Private Equity Fund Terms Research – Sixth edition (Parts II & III: Alignment & Governance)
MJ Hudson has today published Parts II & III of the latest edition of its Private Equity Fund Terms Research. Now in its sixth edition, the Research provides both LPs and GPs with an enhanced understanding of the current strengths and weaknesses of the fundamental economic, alignment and governance terms impacting private equity fund commitments. It includes comparisons with previously published research and discusses the factors driving change. It relates to buyout funds, venture funds, growth funds, and turnaround funds.
Included in Part II is an examination of how the alignment between investors and fund managers is structured. It discusses the key terms that impact upon the alignment of interests between LPs and managers such as GP commitment, management fee offsets, successor fund restrictions and co-investments. Part III examines governance of private funds and present current trends regarding key investor protections.
Key findings include:
- GPs are committing more to their funds:
More managers are committing capital to their funds, with 40% of funds surveyed containing a GP commitment of 3% of commitments or above. Commitments at the lower end of the range are shrinking too, with only 10% of funds having a GP commitment of less than 2% of commitments, a drop from 35% in our previous publication.
- Full transaction fee offset in 9/10 funds:
A full 100% offset is most common, with only 11% of sampled funds not having a 100% offset. Below the headlines are qualifications around the description of fees that are eligible, however.
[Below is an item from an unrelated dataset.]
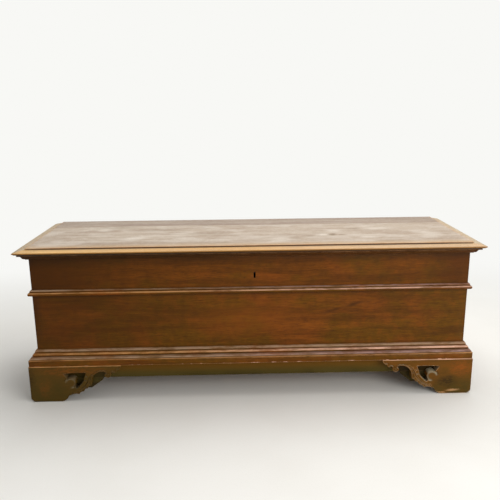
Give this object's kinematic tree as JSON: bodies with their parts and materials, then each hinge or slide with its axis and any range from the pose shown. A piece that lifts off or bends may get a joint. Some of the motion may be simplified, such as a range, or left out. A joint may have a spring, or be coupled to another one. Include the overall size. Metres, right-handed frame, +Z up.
{
  "type": "antique chest",
  "caption": "Long walnut chest with a flat hinged lid, moulded edges, an inside lock and pierced scroll-carved bracket feet.",
  "frame": {"origin": "on the floor under the middle of the lid", "axes": "+X along the length to the viewer's right, -Y the front, +Z up"},
  "size_m": [1.5, 0.476, 0.522],
  "materials": {
    "lid_top_walnut": "bleached, dry and worn",
    "body_walnut": "dark waxed",
    "moulding_walnut": "waxed with worn edges",
    "foot_walnut": "worn, scuffed at the floor",
    "plain_inner_wood": "bare, aged",
    "wrought_iron": "dark, lightly rusted"
  },
  "bodies": {
    "carcass": {"back_board": "body_walnut", "bottom_front_plank": "plain_inner_wood", "bottom_middle_plank": "plain_inner_wood", "bottom_rear_plank": "plain_inner_wood", "front_base_moulding": "moulding_walnut", "front_board": "body_walnut", "front_left_corner_block": "plain_inner_wood", "front_left_foot": "foot_walnut", "front_left_glue_block": "plain_inner_wood", "front_plinth_rail": "moulding_walnut", "front_right_corner_block": "plain_inner_wood", "front_right_foot": "foot_walnut", "front_right_glue_block": "plain_inner_wood", "front_string_moulding": "moulding_walnut", "hinge_leaf_nails": "wrought_iron", "hinge_left_leaf": "wrought_iron", "hinge_left_pin": "wrought_iron", "hinge_right_leaf": "wrought_iron", "hinge_right_pin": "wrought_iron", "left_back_foot": "foot_walnut", "left_base_moulding": "moulding_walnut", "left_end_board": "body_walnut", "left_front_side_foot": "foot_walnut", "left_plinth_rail": "moulding_walnut", "left_rear_side_foot": "foot_walnut", "left_string_moulding": "moulding_walnut", "lock_case": "wrought_iron", "lock_key_pin": "wrought_iron", "lock_nails": "wrought_iron", "lock_plate": "wrought_iron", "lock_spring": "wrought_iron", "rear_left_corner_block": "plain_inner_wood", "rear_right_corner_block": "plain_inner_wood", "right_back_foot": "foot_walnut", "right_base_moulding": "moulding_walnut", "right_end_board": "body_walnut", "right_front_side_foot": "foot_walnut", "right_plinth_rail": "moulding_walnut", "right_rear_side_foot": "foot_walnut", "right_string_moulding": "moulding_walnut"},
    "lid": {"batten_nails": "wrought_iron", "hinge_left_strap": "wrought_iron", "hinge_right_strap": "wrought_iron", "hinge_strap_nails": "wrought_iron", "lid_back_plank": "lid_top_walnut", "lid_front_moulding": "moulding_walnut", "lid_front_plank": "lid_top_walnut", "lid_left_batten": "plain_inner_wood", "lid_left_moulding": "moulding_walnut", "lid_right_batten": "plain_inner_wood", "lid_right_moulding": "moulding_walnut", "lid_staple": "wrought_iron", "staple_nails": "wrought_iron"},
    "bolt": {"lock_bolt": "wrought_iron"}
  },
  "joints": [
    {"name": "lid_hinge", "type": "hinge", "parent": "carcass", "child": "lid", "pos_m": [0, 0.2234, 0.4966], "axis": [-1, 0, 0], "range_deg": [0, 118]},
    {"name": "lock_bolt_slide", "type": "slide", "parent": "carcass", "child": "bolt", "axis": [-1, 0, 0], "range_m": [0, 0.014]}
  ]
}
- Co-investments are permitted, but often without restrictions:
94% of the funds allow co-investments in their LPA, but only 45% of the funds that contemplate co-investments require that the co-investment must be on substantially similar terms as the fund’s investment, and 39% require that investment and divestment are at the same time as the fund. In practice, however, other means such as side letters can provide investors with comfort.
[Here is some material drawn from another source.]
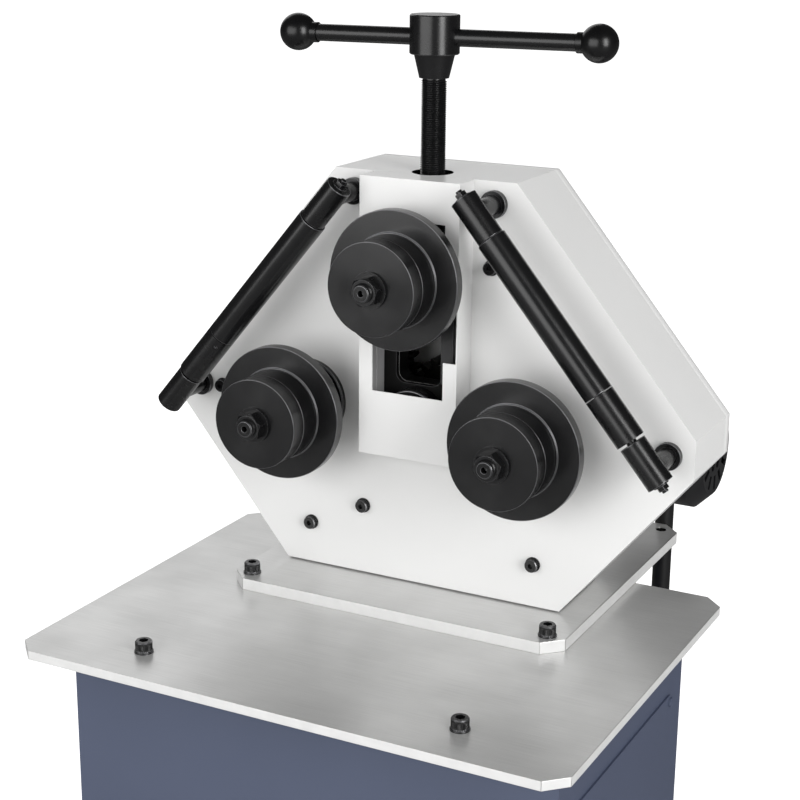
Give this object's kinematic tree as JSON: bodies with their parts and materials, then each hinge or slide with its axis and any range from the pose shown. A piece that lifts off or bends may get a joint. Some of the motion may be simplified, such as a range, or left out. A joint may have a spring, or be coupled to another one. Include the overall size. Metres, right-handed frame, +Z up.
{
  "type": "ring roller",
  "caption": "Motor-driven ring roller: overhung rollers on an octagonal gear head with a screw-down top roller, slanted guide rollers and a sheet steel stand.",
  "frame": {"origin": "centre of the stand's foot, on the floor", "axes": "+Z up, the rollers face -Y, +X to the right as seen from the front"},
  "size_m": [0.5532, 0.6095, 1.3475],
  "materials": {
    "blue_paint": "semi-gloss blue-grey powder coat",
    "white_paint": "semi-gloss white powder coat",
    "black_paint": "satin black enamel",
    "ground_steel": "ground steel",
    "dark_steel": "turned and black oxided",
    "roller_steel": "hardened, ground and black oxided",
    "black_oxide": "black oxide",
    "bronze": "machined bronze",
    "cast_grey": "painted casting",
    "black_plastic": "satin moulded"
  },
  "bodies": {
    "frame": {"cabinet": "blue_paint", "side_panels": "blue_paint", "panel_screws": "black_oxide", "table_plate": "ground_steel", "base_plate": "ground_steel", "plate_bolts": "black_oxide", "plate_washers": "black_oxide", "plate_nuts": "black_oxide", "countersunk_screws": "black_oxide", "head_housing": "white_paint", "rear_plate": "white_paint", "rear_plate_screws": "black_oxide", "front_cover": "white_paint", "left_guide_rail": "ground_steel", "gib_strip": "dark_steel", "guide_rail_screws": "black_oxide", "wear_plate": "black_oxide", "spindle_nut": "black_oxide", "ball_bearings": "ground_steel", "bearing_caps": "black_oxide", "pinion_bearing_cap": "black_oxide", "face_screws": "black_oxide", "guide_arms": "dark_steel", "guide_collars": "black_oxide", "guide_end_pieces": "dark_steel", "guide_axles": "dark_steel", "set_collars": "dark_steel", "grub_screws": "black_oxide", "guide_nuts": "black_oxide", "gearbox_housing": "cast_grey", "gearbox_flange": "cast_grey", "motor_frame": "black_paint", "fan_cowl": "black_paint", "terminal_box": "black_paint", "cable_conduit": "black_plastic", "conduit_glands": "black_plastic"},
    "slide": {"slide_block": "dark_steel", "thrust_cap": "dark_steel", "shaft_bushes": "bronze"},
    "screw": {"spindle": "dark_steel", "handle_hub": "black_oxide"},
    "bar": {"handle_bar": "black_oxide", "handle_balls": "black_plastic"},
    "top_roller": {"top_shaft": "dark_steel", "top_hub_discs": "roller_steel", "top_flange": "roller_steel", "top_nut": "dark_steel"},
    "left_roller": {"left_shaft": "dark_steel", "left_hub_discs": "roller_steel", "left_flange": "roller_steel", "left_nut": "dark_steel", "left_gear": "ground_steel"},
    "right_roller": {"right_shaft": "dark_steel", "right_hub_discs": "roller_steel", "right_flange": "roller_steel", "right_nut": "dark_steel", "right_gear": "ground_steel"},
    "pinion": {"pinion_shaft": "ground_steel"},
    "left_guide": {"left_guide_roller": "dark_steel"},
    "right_guide": {"right_guide_roller": "dark_steel"}
  },
  "joints": [
    {"name": "top_slide", "type": "slide", "parent": "frame", "child": "slide", "axis": [0, 0, 1], "range_m": [-0.0801, 0.0061]},
    {"name": "spindle_turn", "type": "hinge", "parent": "slide", "child": "screw", "pos_m": [0, 0.09125, 1.2], "axis": [0, 0, 1], "range_deg": [-14400, 1080]},
    {"name": "bar_slide", "type": "slide", "parent": "screw", "child": "bar", "axis": [0.9929, 0.1191, 0], "range_m": [-0.111, 0.092]},
    {"name": "top_roller_spin", "type": "hinge", "parent": "slide", "child": "top_roller", "pos_m": [0, 0, 1.1127], "axis": [0, 1, 0], "continuous": true},
    {"name": "right_roller_spin", "type": "hinge", "parent": "frame", "child": "right_roller", "pos_m": [0.124, 0, 0.9682], "axis": [0, 1, 0], "continuous": true},
    {"name": "left_roller_spin", "type": "hinge", "parent": "frame", "child": "left_roller", "pos_m": [-0.124, 0, 0.9682], "axis": [0, 1, 0], "continuous": true},
    {"name": "pinion_spin", "type": "hinge", "parent": "frame", "child": "pinion", "pos_m": [0, 0, 0.9682], "axis": [0, 1, 0], "continuous": true},
    {"name": "left_guide_spin", "type": "hinge", "parent": "frame", "child": "left_guide", "pos_m": [-0.0635, 0.025, 1.1926], "axis": [-0.6415, 0, -0.7672], "continuous": true},
    {"name": "right_guide_spin", "type": "hinge", "parent": "frame", "child": "right_guide", "pos_m": [0.0635, 0.025, 1.1926], "axis": [0.6415, 0, -0.7672], "continuous": true}
  ],
  "couplings": [
    {"joint": "top_slide", "follows": "spindle_turn", "m_per_rad": 0.00031831},
    {"joint": "left_roller_spin", "follows": "right_roller_spin", "ratio": 1},
    {"joint": "pinion_spin", "follows": "right_roller_spin", "ratio": -2.1}
  ]
}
- No-fault removal provisions are less prevalent:
47% of the funds in this year’s sample contained a no-fault removal provision, a decrease from 63% of the funds in our previous research. The vast majority of the funds that allow no-fault removal require a qualified majority consent vote of the investors to approve the action. Only 39% of the funds with no-fault removal provisions provide no for compensation for loss of future management fee.
- For cause carry reductions remain shy of 100%:
When the GP is removed for cause, only 28% of funds surveyed specified that full loss of carry would follow. This figure remains broadly unchanged from our previous research.
- Change of control provisions remain popular:
77% of funds restrict the principals of the GP to transfer their entitlement to carried interest to third parties without investor (or LPAC) approval.
- 10+2 model sees a slight drop in usage:
There is an increased number of funds specifying an initial term of more than 10 years. Only 34% of funds allow for an extension to the fund’s term at the sole discretion of the GP.
Eamon Devlin, Partner of MJ Hudson | Law said:
“This proprietary research provides detailed analysis on private equity fund terms and the implications for both LPs and GPs. It includes comparisons with prior years’ research and discusses the drivers for any significant changes. As our industry continues to grapple with the disruption caused by COVID, having accurate and insightful data is more important than ever. The experience of our law firm working with both GPs and LPs means MJ Hudson can bring insight from both sides of the GP/LP equation and a consequent 360-degree view on the market”.